The birds join four other takahē released on Motutapu on August 27 last year. The first release marked the declaration of Motutapu and neighbouring Rangitoto – the islands are joined by a short causeway – as pest free. Ella, one of the takahē released last year, was seen at Home Bay checking out the action surrounding the arrival of the new birds.
The translocation on November 4 was the largest movement of takahē outside Fiordland ever. The aim is to have up to 20 breeding pair on Motutapu. This will make it the largest population of takahē outside Fiordland. This is an important step in securing the survival of takahē as the other pest free islands providing a safe haven for the species – Kapiti, Mana, Maud and Tiritiri Matangi – are now running out of room for the birds. Motutapu provides a large safe site, with a good habitat for takahē, that will enable the overall population to keep growing.

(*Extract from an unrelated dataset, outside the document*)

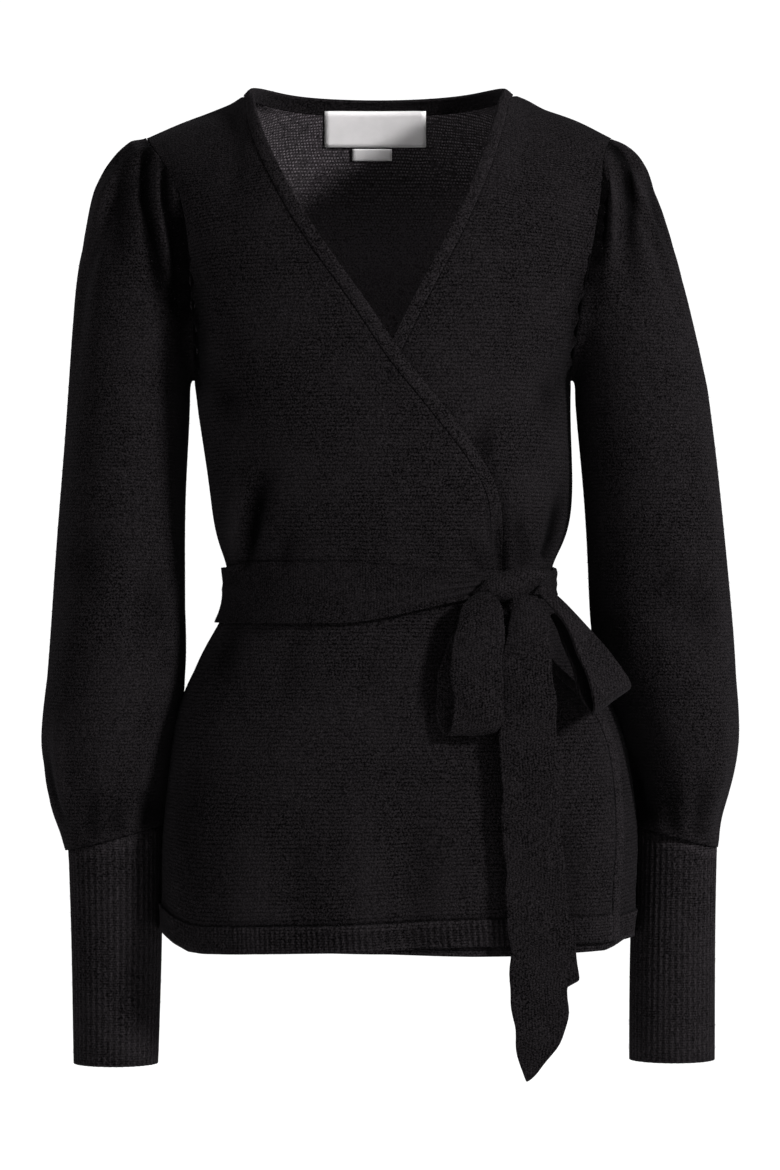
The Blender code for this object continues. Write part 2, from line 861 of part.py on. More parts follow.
def sleeve_mesh(name, which, grid, inside, low, low_inside):
    rows, count = grid.shape[:2]
    low_rows, few = low.shape[:2]
    points = [p for part in (grid, low, inside, low_inside) for row in part for p in row]
    shift = rows * count + low_rows * few
    mirrored = which == LEFT
    faces = []
    for base, flip in ((0, mirrored), (shift, not mirrored)):
        for r in range(rows - 1):
            ring_faces(faces, base + r * count, base + (r + 1) * count, count, flip)
        first_low = base + rows * count
        halving_faces(faces, first_low - count, first_low, count, flip)
        for r in range(low_rows - 1):
            ring_faces(faces, first_low + r * few, first_low + (r + 1) * few, few, flip)
    ring_faces(faces, shift, 0, count, mirrored)
    end = rows * count + (low_rows - 1) * few
    ring_faces(faces, end, shift + end, few, mirrored)
    return add_object(name, points, faces, KNIT, 60)


# The cuffs

CUFF_RIBS = 44
CUFF_RIB_OUT = 0.8
CUFF_END = -711.0
CUFF = {
    LEFT: table(
        "height middle half_width forward half_depth",
        (-536, -199, 34.2, -4, 32),
        (-562, -198.3, 33.4, -4, 31),
        (-600, -197.8, 32.6, -4, 30.5),
        (-629, -197.6, 32, -4, 30.5),
        (-680, -197.9, 30.6, -4, 30),
        (-711, -198.3, 30, -4, 30),
    ),
    RIGHT: table(
        "height middle half_width forward half_depth",
        (-536, 211, 30.4, 19, 32),
        (-562, 210.6, 29.9, 20, 31.5),
        (-600, 209.6, 30, 21, 31),
        (-629, 208.8, 30.4, 21, 30.5),
        (-680, 208.7, 30.6, 21, 30),
        (-711, 208.6, 30.6, 21, 30),
    ),
}
CUFF_RINGS = (CUFF_TOP, (-590, -596), (-640, -642), (CUFF_END, CUFF_END))


def cuff(name, which):
    """A long cuff with its ribs raised outside and a plain inside."""
    count = CUFF_RIBS * 2
    outer, inner = [], []
    for ring in CUFF_RINGS:
        row = []
        for i in range(count):
            angle = 360 * i / count
            point = tube_point(which, angle, *ring, CUFF[which])
            c, s = math.cos(math.radians(angle)), math.sin(math.radians(angle))
            out = np.array([-which * c, -s, 0])
            row.append(point + out * (CUFF_RIB_OUT if i % 2 else 0.0))
            if i % 4 == 0:
                inner_point = point - out * WALL
                inner.append(inner_point)
        outer.append(row)
    inner = np.array(inner).reshape(len(CUFF_RINGS), count // 4, 3)
    outer = np.array(outer)
    for top in (outer[0], inner[0]):
        top[:, 2] = cuff_seam(which, top[:, 0])
    if which == LEFT:
        outer = np.roll(outer[:, ::-1], 1, axis=1)
        inner = np.roll(inner[:, ::-1], 1, axis=1)
    return rib_wall(name, outer, inner, [4] * (count // 4), closed=True)


# The sash and its bow

BELT_WALL = 2.4
BELT_ANGLES = 42
# Round the waist from the right side (0) over the front (90): the middle height, half the height,
# how far its inside lies from the body, and how deep its lengthwise folds are.
BELT = table(
    "angle middle half away folds",
    (0, -360.5, 9.5, 2.4, 1.4),
    (28, -361, 9, 3.4, 1.8),
    (44, -363, 9, 3.8, 1.4),
    (56, -363.5, 10, 3.8, 1.4),
    (66, -366, 14.5, 3.8, 2.2),
    (82, -368, 19.5, 3.7, 1.6),
    (100, -368.5, 21.5, 3.6, 0.8),
    (150, -368.5, 21.8, 3.5, 0.4),
    (180, -368, 22, 2.2, 0.3),
    (270, -367, 21.5, 1.5, 0.4),
    (325, -364, 17, 1.8, 0.8),
    (360, -360.5, 9.5, 2.4, 1.4),
)
BELT_COLUMNS = 6


def belt_point(angle, share, out):
    middle, half = read(BELT, "middle", angle, "angle"), read(BELT, "half", angle, "angle")
    height = middle + half * (1 - 2 * share)
    side = FRONT if angle <= 180 else BACK
    turned = angle if side == FRONT else 360 - angle
    base = on_body(across_at(turned, height), height, side)
    normal = outward(base[0], height, side)
    normal[2] = 0
    normal = normal / np.linalg.norm(normal)
    away = read(BELT, "away", angle, "angle")
    folds = read(BELT, "folds", angle, "angle")
    fold = folds * (0.5 - 0.5 * math.cos(math.pi * 2 * 2.5 * share + 0.6))
    return base + normal * (away + fold * out + BELT_WALL * out)


def belt():
    outer, inner = [], []
    for r in range(BELT_COLUMNS):
        share = r / (BELT_COLUMNS - 1)
        angles = [360 * i / BELT_ANGLES for i in range(BELT_ANGLES)]
        outer.append([belt_point(a, share, 1) for a in angles[::-1]])
        inner.append([belt_point(a, share, 0) for a in angles[::-1]])
    return shell("belt", outer, inner, closed=True)


def ribbon(name, rows, columns=5, wall=2.4, crown=None):
    """A strip of cloth between two edge lines, bowed out across its middle by its crown."""
    outer = []
    for i in range(len(rows["lx"])):
        a = np.array([rows[k][i] for k in ("lx", "ly", "lz")])
        b = np.array([rows[k][i] for k in ("rx", "ry", "rz")])
        outer.append([a + (b - a) * c / (columns - 1) for c in range(columns)])
    outer = np.array(outer)
    down = np.gradient(outer, axis=0)
    over = np.gradient(outer, axis=1)
    normal = np.cross(down, over)
    normal = normal / np.linalg.norm(normal, axis=2, keepdims=True)
    if crown is not None:
        for i in range(len(outer)):
            for c in range(columns):
                outer[i, c] += normal[i, c] * crown(i / (len(outer) - 1), c / (columns - 1))
        normal = np.cross(np.gradient(outer, axis=0), np.gradient(outer, axis=1))
        normal = normal / np.linalg.norm(normal, axis=2, keepdims=True)
    return shell(name, outer, outer - wall * normal, KNIT)


EDGES = "lx ly lz rx ry rz"  # across, forward and height of the left and of the right edge

LEFT_LOOP = table(
    EDGES,
    (60, -94.4, -370, 74, -96.4, -368),
    (50, -106.1, -380, 81, -107.1, -377),
    (45.5, -113, -400, 82, -114, -398),
    (44.5, -119, -430, 81, -120, -428),
    (46, -121, -455, 80.5, -122, -452),
    (45, -118, -466, 80, -119, -463),
    (40, -113.5, -470, 77, -113.5, -467),
    (35, -109.5, -463, 73, -108.5, -460),
    (32, -108, -448, 71, -107, -446),
    (36, -105.5, -425, 73, -105, -424),
    (44, -101, -400, 76, -101.5, -399),
    (56, -96, -382, 77, -95, -382),
)
RIGHT_LOOP = table(
    EDGES,
    (106.1, -90.8, -366, 110.1, -84.8, -361),
    (118.2, -103, -380, 129.2, -91, -378),
    (131, -111, -402, 148, -90, -400),
    (140, -113, -420, 164, -84, -417),
    (145, -112, -438, 173, -78, -429),
    (146, -109, -449, 174, -74, -436),
    (143, -104, -455, 170, -70, -439),
    (137, -101, -448, 164, -69, -434),
    (133, -100, -434, 158, -72, -424),
    (130, -98, -418, 150, -76, -410),
    (122, -92, -402, 138, -78, -396),
    (114, -84, -385, 124, -78, -381),
)
FRONT_TAIL = table(
    EDGES,
    (89, -93, -372, 107, -93, -370),
    (84, -106.4, -392, 113, -106.4, -390),
    (79.5, -113, -425, 117, -113, -423),
    (79, -115.5, -470, 119, -115.5, -470),
    (80, -116.5, -530, 121, -116.5, -530),
    (84, -117, -590, 126, -117, -588),
    (86, -117, -640, 132, -117, -622),
    (88, -117, -675, 135, -117, -641),
)
BACK_TAIL = table(
    EDGES,
    (92, -89.2, -373.7, 106, -89.2, -373.7),
    (87, -102.6, -392.5, 110, -102.6, -391.5),
    (84, -109.4, -425, 114, -109.4, -423),
    (83, -112, -470, 116, -112, -470),
    (84, -113, -530, 119, -113, -530),
    (86, -113.5, -590, 124, -113.5, -590),
    (86.5, -113.5, -645, 128, -113.5, -640),
    (88.5, -113.5, -690, 128, -113.5, -680),
    (98, -113.5, -713, 104, -113.5, -709),
)
# The knot, from its left end to its right one: middle height and depth, half height and half depth.
KNOT = table(
    "across height forward half_height half_depth",
    (64, -365, -90.8, 3, 2.5),
    (68, -365, -90.3, 8.5, 4.5),
    (78, -365.5, -88.8, 10.5, 6.5),
    (90, -364, -85.8, 12.5, 8),
    (101, -362, -81.8, 12.5, 8.5),
    (108, -361, -78.8, 9.5, 7.5),
    (112, -360.5, -76.8, 3.5, 4),
)
KNOT_SIDES = 16


def knot():
    points, faces = [], []
    count = len(KNOT["across"])
    for i in range(count):
        for k in range(KNOT_SIDES):
            angle = 2 * math.pi * k / KNOT_SIDES
            fold = 1 + 0.1 * math.sin(3 * angle + 1.1 * i)
            points.append(
                (
                    KNOT["across"][i] + 4 * math.sin(angle),
                    KNOT["forward"][i] - KNOT["half_depth"][i] * math.cos(angle) * fold,
                    KNOT["height"][i] + KNOT["half_height"][i] * math.sin(angle) * fold,
                )
            )
    for i in range(count - 1):
        ring_faces(faces, i * KNOT_SIDES, (i + 1) * KNOT_SIDES, KNOT_SIDES, False)
    faces.append(list(range(KNOT_SIDES)))
    faces.append(list(range((count - 1) * KNOT_SIDES, count * KNOT_SIDES))[::-1])
    return add_object("belt_knot", points, faces, KNIT, 60)


def bow():
    knot()
    ribbon("bow_loop_right", LEFT_LOOP, crown=lambda s, c: 2.5 * math.sin(math.pi * c) * (1 - s))
    ribbon("bow_loop_left", RIGHT_LOOP, crown=lambda s, c: 1.5 * math.sin(math.pi * c))
    ribbon("tail_front", FRONT_TAIL, crown=lambda s, c: 2 * math.sin(math.pi * c) * (1 - s))
    ribbon("tail_back", BACK_TAIL)


# The bare labels inside the back neck

LABEL_WALL = 0.8


def tag(name, left, right, top, bottom, in_from_back, columns=6, rows=3):
    """A flat woven piece that follows the inside of the back."""
    outer, inner = [], []
    for r in range(rows):
        row_out, row_in = [], []
        for c in range(columns):
            x = left + (right - left) * c / (columns - 1)
            z = top + (bottom - top) * r / (rows - 1)
            normal = outward(x, z, BACK)
            base = on_body(x, z, BACK) - (WALL + in_from_back) * normal
            row_out.append(base)
            row_in.append(base - LABEL_WALL * normal)
        outer.append(row_out[::-1])
        inner.append(row_in[::-1])
    return shell(name, outer, inner, LABEL)


def clear_scene():
    for thing in list(bpy.data.objects):
        bpy.data.objects.remove(thing, do_unlink=True)


def main():
    clear_scene()
    panel("front_right", front_places(LEFT), FRONT, LEFT)
    panel("front_left", front_places(RIGHT), FRONT, RIGHT)
    panel("back", back_places(), BACK)
    neck_band()
    for which, name in ((LEFT, "front_right_hem_rib"), (RIGHT, "front_left_hem_rib")):
        hidden = 0.0 if which == LEFT else UNDER_HIDDEN
        hem(name, FRONT, 180 if which == LEFT else 0, which, hidden)
    hem("back_hem_rib", BACK, 0)
    for which, end in ((LEFT, "right"), (RIGHT, "left")):
        sleeve("sleeve_" + end, which)
        cuff("cuff_" + end, which)
    belt()
    bow()
    tag("neck_label", -46, 27, -15, -40, 0.5)
    tag("size_tag", -27, 3, -40.6, -52, 0.5, 4)


main()
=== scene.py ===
"""Wrap cardigan, the looks: finer cloth on each solid's form, with folds, knit, fuzz and bare labels.

Lengths in the tables are millimetres in the row frame: across (+ is the wearer's left), forward
(- is the front) and height, which is 0 at the neck.
"""

import math

import bmesh
import bpy
import numpy as np
from mathutils.kdtree import KDTree
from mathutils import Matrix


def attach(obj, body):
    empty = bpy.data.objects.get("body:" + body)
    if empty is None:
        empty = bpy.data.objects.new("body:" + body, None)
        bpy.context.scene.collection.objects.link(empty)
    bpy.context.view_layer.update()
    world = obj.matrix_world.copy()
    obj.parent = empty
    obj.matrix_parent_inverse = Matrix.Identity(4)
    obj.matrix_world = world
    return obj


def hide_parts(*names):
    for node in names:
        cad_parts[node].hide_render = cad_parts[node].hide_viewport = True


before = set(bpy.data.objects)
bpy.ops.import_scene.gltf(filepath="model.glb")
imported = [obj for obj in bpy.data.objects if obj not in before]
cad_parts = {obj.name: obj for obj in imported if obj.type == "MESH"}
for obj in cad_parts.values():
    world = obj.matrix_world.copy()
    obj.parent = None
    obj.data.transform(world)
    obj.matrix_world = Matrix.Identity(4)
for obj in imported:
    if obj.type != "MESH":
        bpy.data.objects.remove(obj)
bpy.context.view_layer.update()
MM = 0.001
RIGHT_ARM = -1
LEFT_ARM = 1
RANDOM = np.random.default_rng(7)

# The oval that says which way is out of the body, and the one that its knit runs round.
HALF_WIDTH, HALF_DEPTH = 150, 100
KNIT_HALF_WIDTH, KNIT_HALF_DEPTH = 152, 102
SLEEVE_RADIUS = 52
# Catmull-Clark levels: plain walls are coarser in the CAD than ribs and labels.
MORE_LEVELS, FEWER_LEVELS = 3, 2
# How much fuller hem ribs, cuffs and neck band are than the CAD, and how much higher a rib's crest.
FULLER = 0.3
RIB_GROWTH = 0.9
HEM_RIB_PITCH, CUFF_RIB_PITCH = 3.6, 4.5
# Ribs are found in bands of this height. Points that differ more in depth than the second number are on the
# two faces of the wall.
RIB_BAND, SAME_FACE = 2.5, 1.3
# The seam of sleeve and cuff slopes. It is at this height in the middle of the sleeve.
CUFF_SEAM = -546
CUFF_SLOPE = 0.275
CUFF_MIDDLE = {RIGHT_ARM: -201, LEFT_ARM: 211.5}
# Folds grow from nothing to full between these distances from an armhole.
SEAM_FADE = (1, 9)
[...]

A big thank you to Phil Tisch, the Takahe Programme Manager, who travelled with the birds all the way from Burwood to Motutapu Island; Phil Marsh and Helen Dodson who helped trap the birds in Burwood; Claudia Babirat who filmed the whole transfer; Glen Greaves, the Takahē Productivity Manager, who helped out with the release; and Andrew Nelson and Hazel Speed from Auckland who put a huge amount of effort into organising the event on the day.
DOC’s partnership with Mitre 10 is crucial in the work to ensure takahē survive. Takahē were thought to be extinct until rediscovered in 1948 in the Murchison Mountains deep in the Fiordland National Park. DOC has been working with Mitre 10 to save takahē since 2005.